Gemeindemitglied Nicole Demmer berichtet, ihre Allergien seien nach vielen Gebeten verschwunden. Wenn man krank sei, solle man beten und auf ein göttliches Wunder hoffen, parallel aber auch zum Arzt gehen, rät die 55-jährige Buchhalterin aus Tübingen. Sie glaubt, dass vererbte moralische Schuld für Krankheiten verantwortlich ist. Immerhin, so gibt sie zu bedenken, steht im 2. Buch Mose geschrieben, dass Gott „die Schuld der Väter an den Söhnen bis in die dritte und vierte Generation“ verfolge.

Nicole Demmer war Atheistin, bevor sie bei der TOS landete. Sie wurde evangelisch getauft, trat jedoch mit 14 Jahren aus der Kirche aus, erzählt sie. Mit 39 hatte sie fast ein Burn-out. Dann besuchte sie mit ihrem Mann, der sie dazu eingeladen hatte, einen Gottesdienst der TOS. Dort habe sie gesagt: „Gott, wenn es dich wirklich gibt, will ich dich jetzt kennenlernen.“

Das sei der Beginn einer persönlichen Beziehung gewesen: „Ich habe Jesus in mein Leben eingeladen.“ Sie überstand das Burn-out, verlor ihre Ängste, und fand Frieden, wie sie sagt. Zuvor war sie auf der Suche, interessierte sich für Esoterik. Doch Hilfe und Kraft habe sie nur bei der TOS gefunden, sagt die 55-Jährige.

Chuck Pierce segnet das Ehepaar Bittner. Screenshot: Philipp Koebnik

Chuck Pierce segnet das Ehepaar Bittner. Screenshot: Philipp Koebnik

Ihr Ehemann Markus Demmer ist seit 20 Jahren Teil der Gemeinde. Er sei viele Jahre von Alkohol und Drogen abhängig gewesen. „Ich war austherapiert“, sagt der 56-Jährige über seinen damaligen Zustand. Er galt also als therapieresistent, als hoffnungsloser Fall. Über Bekannte sei er zur TOS gekommen. „Ich habe eh nichts mehr zu verlieren“, habe er seinerzeit gedacht. Der Glaube habe ihm die nötige Kraft gegeben, um sich von der Sucht zu befreien.

Wie Nicole Demmer, so war auch Pressesprecherin Carmen Shamsianpur früher Atheistin, erzählt sie.
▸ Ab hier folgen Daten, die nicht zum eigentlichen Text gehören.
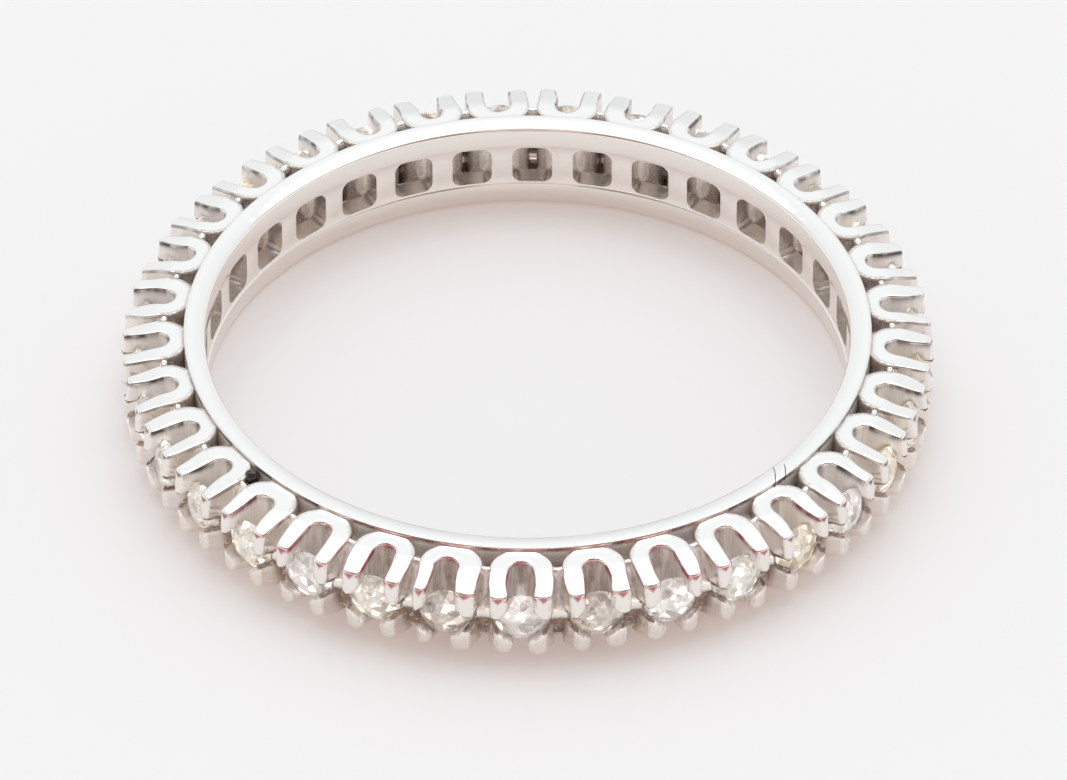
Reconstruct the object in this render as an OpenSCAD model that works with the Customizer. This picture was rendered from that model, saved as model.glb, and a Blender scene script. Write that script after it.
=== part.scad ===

Aber obwohl alles rund lief, habe sie das Gefühl gehabt, ihr Leben sei „leer“. Zur TOS habe sie durch Gott gefunden. Die „Gemeinschaft mit anderen Christen“ zu pflegen, sei ihr wichtig, sagt die 35-Jährige, die eine Armbanduhr mit Davidstern und jüdischem Ziffernblatt trägt.

Dass Gott Krankheiten heilt, davon ist auch Shamsianpur überzeugt. Und: Die meisten Gemeindemitglieder seien Kreationisten, wie sie selbst. Dem Kreationismus zufolge wurde die Erde vor rund 6000 Jahren von Gott erschaffen. Das lasse sich mit wissenschaftlichen Erkenntnissen vereinbaren. So könnten mit jenen in der Bibel beschriebenen Tieren, die vor der Sintflut gelebt haben sollen, die Dinosaurier gemeint sein, glaubt Shamsianpur, die unter anderem für die Landeszentrale für politische Bildung arbeitet. Zwar seien wohl nicht alle Gemeindemitglieder Kreationisten. Jedoch: Sich dem Glauben hinzugeben bedeutet für Shamsianpur, die Dinge nicht zu relativieren: „Wenn, dann schlucke ich die Pille ganz.“

Mehr als Stadtmission

Die TOS-Gemeinde wurde 1987 von Jobst und Charlotte Bittner sowie weiteren Ehepaaren aus der Tübinger Baptistengemeinde gegründet. Zunächst gab es überkonfessionelle Gottesdienste, bevor man 1990 eine Freikirche gründete. Infolge der Missionsarbeit gilt „TOS“ heute als Eigenname und steht nicht mehr für „Tübinger Offensive Stadtmission“. Die TOS umfasst nach eigenen Angaben zwölf Gemeinden, fünf Gebetsdienste, ein Rehabilitationszentrum für Drogenabhängige und vier Häuser für Straßenkinder. Die TOS ist ein eingetragener Verein. Mitgliedsbeiträge gibt es nicht. Die Gläubigen sind angehalten, ein Zehntel ihres Bruttoeinkommens an die Gemeinde abzugeben.